Bañado con el calor del pueblo y de buenos deseos, Chávez se hallaba consciente de que los hombres edifican su propia historia, pero no bajo circunstancias elegidas por ellos mismos sino bajo aquellas con las que se encuentran directamente, que existen y les han sido legadas por el pasado, como refirió el filósofo alemán Carlos Marx, en su obra “El 18 Brumario de Bonaparte, de 1852.
“¡El movimiento Bolivariano Revolucionario 200 va a la calle, a la carga, a tomar el poder político en Venezuela!”, prometió, en tono enérgico, ante las interrogantes de los medios de comunicación presentes en el lugar.
“Vamos a demostrarles a los politiqueros cómo se conduce un pueblo hacia el rescate de su verdadero destino”, manifestó Chávez con caudales de sudor en su rostro, aupado, al mismo tiempo, por la euforia colectiva que se apoderó de los espacios que parecían reducirse con el transcurrir de los segundos.
“Al lado del pueblo, abriremos los caminos de la esperanza hacia un siglo XXI verdaderamente digno, hacia un país que sea la verdadera cuna de Simón Bolívar, el general de América”, expresó ante miles de personas que se encontraban en Los Próceres, a las afueras del Ministerio de la Defensa, lugar donde pronunció su primer discurso, tras ser liberado.

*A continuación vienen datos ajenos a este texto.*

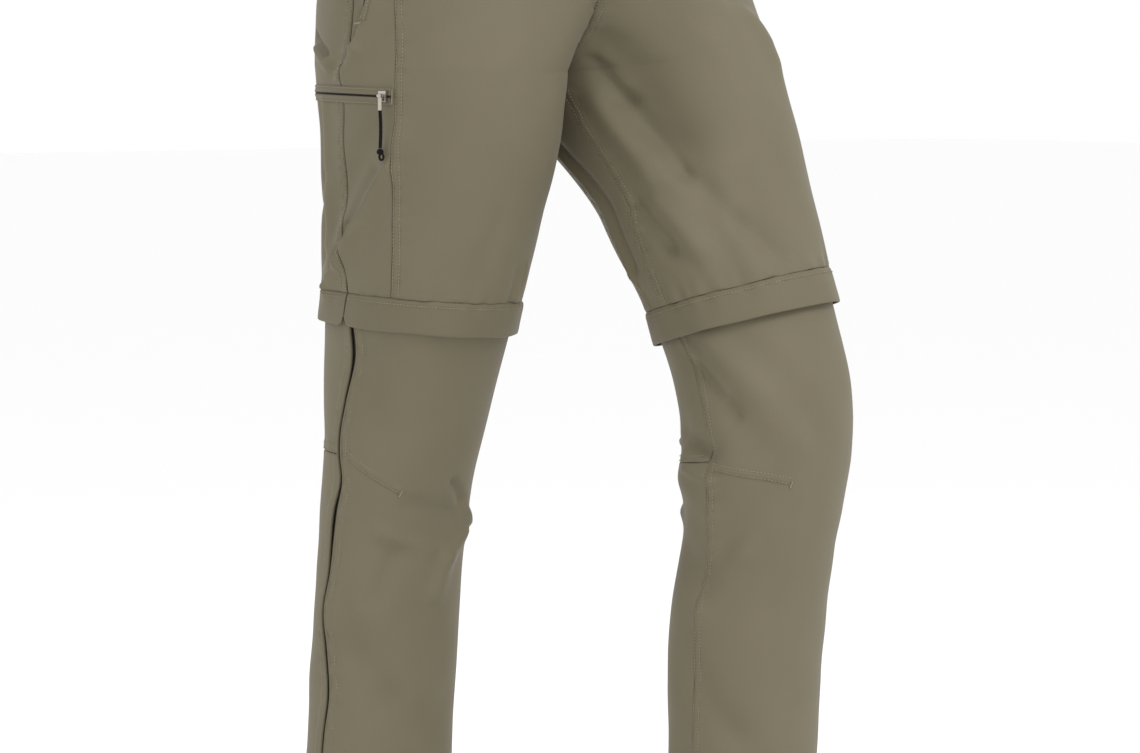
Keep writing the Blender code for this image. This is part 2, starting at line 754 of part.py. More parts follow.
def waistband(materials):
    """The band from the right front round the back, its left end lapped over the front."""
    laps = [(RIGHT, math.radians(a), 0.0) for a in np.linspace(0.1, 180, 25)]
    laps += [(LEFT, math.radians(a), 0.0) for a in np.linspace(172.5, 7.5, 23)]
    laps += [(LEFT, math.radians(3.5), 1.4), (LEFT, 0.0, 2.7)]
    laps += [(RIGHT, math.radians(a), 2.7) for a in (4, 8.5, 13)]
    heights = np.array([BAND_TOP, 0.0, BAND_BOTTOM])
    outer, inner = [], []
    for z in heights:
        outer.append([cloth(side, u, z, 0.4 + lift) for side, u, lift in laps])
        inner.append([cloth(side, u, z, 0.4 + lift - BAND_WALL) for side, u, lift in laps])
    slab("waistband", np.array(outer), np.array(inner), materials["nylon_trim"])
    place = frame_at(cloth(RIGHT, math.radians(8.5), 0.0, 3.5), facing(RIGHT, math.radians(8.5), 0.0))
    point, level, outward, up = place
    lying = (point, level, -up, outward)
    profile = [(0, 0), (7.2, 0), (8.2, 0.9), (8.2, 2.2), (7.0, 3.0), (5.6, 2.2), (0, 2.2)]
    turned_solid("waist_button", profile, 20, lying, materials["horn_button"])
    loops = [
        # side, angle
        (RIGHT, 32),
        (RIGHT, 94),
        (RIGHT, 152),
        (LEFT, 32),
        (LEFT, 94),
        (LEFT, 152),
    ]
    stand = [(17, 0.85), (13.5, 2.4), (0, 4.2), (-13.5, 2.4), (-17, 0.85)]
    for number, (side, angle) in enumerate(loops, start=1):
        edges = [turned(side, math.radians(angle), 0.0, shift) for shift in (-5, 5)]
        outer = np.array([[cloth(side, u, z, lift + 1.0) for u in edges] for z, lift in stand])
        inner = np.array([[cloth(side, u, z, lift) for u in edges] for z, lift in stand])
        slab(f"belt_loop_{number}", outer, inner, materials["nylon_trim"])


def fly_shield(materials):
    """The underlap behind the fly opening."""
    heights = [-24.0, -45.0, -75.0, -105.0, -135.0, -150.0]
    spots = [(LEFT, 8), (LEFT, 3), (None, 0), (RIGHT, 5), (RIGHT, 15)]
    grids = []
    for offset in (-2.6, -3.6):
        rows = []
        for z in heights:
            row = []
            for side, angle in spots:
                first = float(inner_edge(np.array(z)))
                if side is None:
                    row.append((cloth(LEFT, first, z, offset) + cloth(RIGHT, first, z, offset)) / 2)
                else:
                    row.append(cloth(side, first + math.radians(angle), z, offset))
            rows.append(row)
        grids.append(np.array(rows))
    slab("fly_shield", grids[0], grids[1], materials["woven_nylon"])


def zip_pull(key, point, normal, stand, tab_length, materials):
    """A zip slider fast on its zip, and the pull tab curled round its bridge. Returns the hinge."""
    place = frame_at(point, normal)
    _, level, outward, up = place
    metal = materials["pull_metal"]
    profile = [(0, -5), (0, 4.2), (0.8, 5), (2.4, 4.2), (2.4, -4.4), (1.6, -5)]
    profile = [(stand + out, height) for out, height in profile]
    body = extruded("slider_" + key, profile, -3.8, 3.8, place, metal)
    bridge_at = stand + 4.9
    upright = (point, -up, outward, level)
    bridge = extruded(
        "bridge_of_" + key,
        [
            (stand + 1.5, -3.2),
            (bridge_at + 0.6, -3.2),
            (bridge_at + 0.6, 3.2),
            (stand + 1.5, 3.2),
            (stand + 1.5, 2.2),
            (bridge_at - 0.6, 2.2),
            (bridge_at - 0.6, -2.2),
            (stand + 1.5, -2.2),
        ],
        -0.6,
        0.6,
        upright,
        metal,
    )
    bridge.hide_render = True
    bridge.hide_viewport = True
    join = body.modifiers.new("bridge", "BOOLEAN")
    join.operation = "UNION"
    join.solver = "EXACT"
    join.object = bridge
    hinge = point + outward * bridge_at
    level_out = np.cross(level, (0, 0, 1))
    hanging = (hinge, level, level_out, np.array([0.0, 0.0, 1.0]))
    outer_turn = [math.radians(a) for a in np.linspace(-76, 198, 11)]
    inner_turn = [math.radians(a) for a in np.linspace(198, -145, 12)]
    last_turn = [math.radians(a) for a in (-145, -125, -104)]
    outline = [(-0.45, -tab_length), (0.45, -tab_length)]
    outline += [(1.9 * math.cos(a), 1.9 * math.sin(a)) for a in outer_turn]
    outline += [(1.05 * math.cos(a), 1.05 * math.sin(a)) for a in inner_turn]
    outline += [(1.9 * math.cos(a), 1.9 * math.sin(a)) for a in last_turn]
    extruded("pull_tab_" + key, outline, -1.8, 1.8, hanging, metal, origin=hinge)
    return hinge, hanging


def pull_cord(hinge, hanging, material):
    """The doubled braid that hangs from the cargo zip's tab, as a tube with a slight bow."""
    _, level, outward, up = hanging
    line = bpy.data.curves.new("pull_cord", "CURVE")
    line.dimensions = "3D"
    line.bevel_depth = CORD_WIDTH / 2 * 0.001
    line.bevel_resolution = 2
    line.use_fill_caps = True
    line.materials.append(material)
    steps = 6
    spline = line.splines.new("POLY")
    spline.points.add(steps - 1)
    for step in range(steps):
        share = step / (steps - 1)
        bow = 0.7 * math.sin(math.pi * share)
        spot = level * bow + up * (CORD_TOP + (CORD_END - CORD_TOP) * share)
        spline.points[step].co = (*(spot * 0.001), 1)
    obj = bpy.data.objects.new("pull_cord", line)
    obj.location = [value * 0.001 for value in hinge]
    bpy.context.scene.collection.objects.link(obj)


def pulls(upper, lower, materials):
    """All zip sliders with their tabs, and the braided cord on the cargo zip's tab."""
    hinges = {}
    for side, word in ((RIGHT, "right"), (LEFT, "left")):
        z = -66.0
        u = math.radians(across_table(POCKET_SLIT, 1, z))
        point = on(upper[word]["side_front"], share_of(upper[word]["side_front"], u, z), z, 0.0)
        hinges["hand_" + word] = zip_pull("hand_" + word, point, facing(side, u, z), 2.5, 16, materials)
        z = -1020.0
        u = np.radians(across_table(LEG_ZIP, 1, z))
        point = (on(lower[word]["shin"], 1, z, 0.0) + on(lower[word]["calf"], 0, z, 0.0)) / 2
        hinges["leg_" + word] = zip_pull("leg_" + word, point, facing(side, u, z), 2.2, 16, materials)
    piece = upper["right"]["side_front"]
    z = -259.0
    point = on(piece, 0.16, z, 0.0)
    normal = facing(RIGHT, piece["start"][11], z)
    hinges["cargo"] = zip_pull("cargo", point, normal, 3.1, 12, materials)
    hinge, hanging = hinges["cargo"]
    pull_cord(hinge, hanging, materials["braided_cord"])
    knot = [(0, -44.0), (1.4, -44.0), (2.7, -45.0), (3.1, -46.6), (2.6, -48.3)]
    knot += [(1.3, -49.2), (1.3, -54.5), (0, -54.5)]
    turned_solid("cord_knot", knot[::-1], 10, hanging, materials["braided_cord"], origin=hinge)
    return hinges


def main():
    for obj in list(bpy.data.objects):
        bpy.data.objects.remove(obj, do_unlink=True)
    materials = make_materials()
    upper, lower = {}, {}
    for side, word in ((RIGHT, "right"), (LEFT, "left")):
        upper[word] = upper_leg(side, word, materials)
        lower[word] = lower_leg(side, word, materials)
        thigh_band(side, word, upper[word], lower[word], materials)
        leg_zip(side, word, lower[word], materials)
        hand_pocket(word, upper[word], materials)
    cargo_pocket(upper["right"], materials)
    waistband(materials)
    fly_shield(materials)
    hinges = pulls(upper, lower, materials)
    for key, (hinge, hanging) in hinges.items():
        print("hinge", key, np.round(hinge, 3).tolist(), "axis", np.round(hanging[1], 5).tolist())


main()
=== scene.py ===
# %% [markdown]
# Zip-off walking trousers, worn and striding
#
# The real garment is a hollow shell of thin woven nylon. Its shape comes from
# its cut: two halves that meet at the rise, a gusset at the inner thigh, a
# zip-off lower leg under a flap, and a long zip up the outside of the shin.
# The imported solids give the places. This script dresses them: each cut piece
# becomes a fine sheet on the same form, with its folds, seams and stitches.

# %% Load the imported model
import json
import math

import bmesh
import bpy
import numpy as np
from mathutils import Matrix, Vector


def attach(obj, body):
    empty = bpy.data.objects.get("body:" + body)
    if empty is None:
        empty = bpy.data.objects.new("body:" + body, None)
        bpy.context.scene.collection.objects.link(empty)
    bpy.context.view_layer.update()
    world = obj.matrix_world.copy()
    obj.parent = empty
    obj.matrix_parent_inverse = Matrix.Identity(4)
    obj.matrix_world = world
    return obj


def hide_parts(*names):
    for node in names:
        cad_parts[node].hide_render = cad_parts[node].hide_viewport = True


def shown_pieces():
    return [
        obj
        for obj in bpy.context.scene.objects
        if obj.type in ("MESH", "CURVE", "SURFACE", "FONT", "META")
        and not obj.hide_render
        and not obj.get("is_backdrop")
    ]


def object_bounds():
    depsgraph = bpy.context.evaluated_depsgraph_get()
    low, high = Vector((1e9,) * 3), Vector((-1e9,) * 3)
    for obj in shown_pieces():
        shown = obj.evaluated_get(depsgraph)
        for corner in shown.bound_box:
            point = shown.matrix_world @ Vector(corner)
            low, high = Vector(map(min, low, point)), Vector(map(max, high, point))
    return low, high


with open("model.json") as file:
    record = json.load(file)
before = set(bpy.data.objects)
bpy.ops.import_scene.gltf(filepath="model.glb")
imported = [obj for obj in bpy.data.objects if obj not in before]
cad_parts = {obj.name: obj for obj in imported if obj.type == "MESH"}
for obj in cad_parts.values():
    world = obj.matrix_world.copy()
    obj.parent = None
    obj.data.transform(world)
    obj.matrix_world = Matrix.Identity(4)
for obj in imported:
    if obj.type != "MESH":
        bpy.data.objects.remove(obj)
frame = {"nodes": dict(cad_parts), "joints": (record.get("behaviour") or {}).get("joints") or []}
cad_low, cad_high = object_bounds()
nodes = frame["nodes"]
MM = 0.001
RIGHT, LEFT = -1, 1
SIDES = ((RIGHT, "right"), (LEFT, "left"))
print("solids:", len(nodes), "box in mm:", [round(v / MM) for v in (cad_high - cad_low)])

# %% [markdown]
# The camera
#
# The photograph was taken from the wearer's front right, a little above the
# knee, with a long lens: both hems stand nearly level. A lens of about 144 mm
# four metres away gives the same perspective. The camera comes first.

# %% The photograph's camera
VIEW_TURN, VIEW_RISE = -40, 4
VIEW_DISTANCE = 4.0
VIEW_TARGET = Vector((0.0335, -0.0281, -0.5032))
SENSOR_WIDTH = 36.0
PHOTO_WIDTH, MM_PER_PIXEL = 1140, 0.875


def look_in(obj, turn, rise, distance):
    """Places a camera or light round the garment (turn 0 is in front), looking at its middle."""
    turn, rise = math.radians(turn), math.radians(rise)
    way = Vector((math.sin(turn) * math.cos(rise), -math.cos(turn) * math.cos(rise), math.sin(rise)))
    obj.location = VIEW_TARGET + way * distance
    obj.rotation_mode = "QUATERNION"
    obj.rotation_quaternion = (-way).to_track_quat("-Z", "Y")
    bpy.context.scene.collection.objects.link(obj)


camera_data = bpy.data.cameras.new("camera")
camera_data.sensor_width = SENSOR_WIDTH
camera_data.lens = SENSOR_WIDTH * VIEW_DISTANCE / (PHOTO_WIDTH * MM_PER_PIXEL * MM)
camera_data.clip_end = 50
camera = bpy.data.objects.new("camera", camera_data)
look_in(camera, VIEW_TURN, VIEW_RISE, VIEW_DISTANCE)
bpy.context.scene.camera = camera
print("lens in mm:", round(camera_data.lens, 1))

# %% [markdown]
# The form that every piece lies on
#
# A tailor's pattern is flat, but a worn leg is a tube. Each half is told by an
# angle u round the leg (0 in front, 90 degrees outside) and a height z. First
# comes the standing tube, then the stride moves and tilts its rings. The
# tables are in millimetres and say the same as those of the solids.

# %% Sizes and tables of the form
CROTCH, THIGH_END = -235.0, -428.0
# The flap hangs over the top of the zip-off leg, which starts 12 mm higher.
FLAP_TOP, FLAP_END, LOWER_TOP = -428.8, -456.0, -444.0
KNEE_SEAM, HEM = -567.0, -1045.0
CLOTH_WALL, FLAP_WALL, BAND_WALL = 1.2, 1.5, 2.2
SEAM_GAP = 0.3
# From SPLIT_TOP down, the two halves draw apart. SQUARENESS 2 is a true ellipse.
SPLIT_TOP, SPLIT_POWER, SQUARENESS = -60.0, 1.7, 2.25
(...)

Al día siguiente, lo primero que hizo fue asistir al Panteón Nacional para sellar el juramento de lealtad hacia el pensamiento y legado de Bolívar.
“Hemos venido hasta ti, padre, para la lucha por la patria que nació de tu mente luminosa y de tu espada forjadora. ¡Vamos a la carga por ahora y para siempre!”, afirmó, al tiempo que colocaba una ofrenda floral ante su lecho mortal.
HÉROE NACIONAL
Tras los barrotes, una lluvia de ideas deambulaba por su mente. Alguna de ellas le mantenía avivada la esperanza y otras, en contrario, abatían su tesón.
“Me sentía como muerto en verdad”, refirió, producto del aislamiento, las depresiones, muchas veces, desdibujaron la ruta que se había trazado.
Chávez recordó que “terribles dudas existenciales” se apoderaron de él, hasta que, después de varios días sin hablar con nadie, entró un capellán militar, conocido como el “Padre Torbes”, quien portaba un ejemplar diminuto de la biblia. Para levantarle la moral le leyó el Salmo 37 de David, que simboliza la lucha del bien y el mal, imponiéndose, al final, el primero.
Luego le entregó, a escondidas, el sacro texto. El religioso se colocó de espaldas para evadir la cámara de vigilancia, fijada en el techo de la celda, y fingió un abrazó de despedida. Inmediatamente, entre susurros, le dijo al oído: “Ánimo, levántate, el pueblo te quiere, tú no sabes lo que está pasando allá afuera; no tienes idea, hijo. ¡En la calle eres un héroe nacional!”.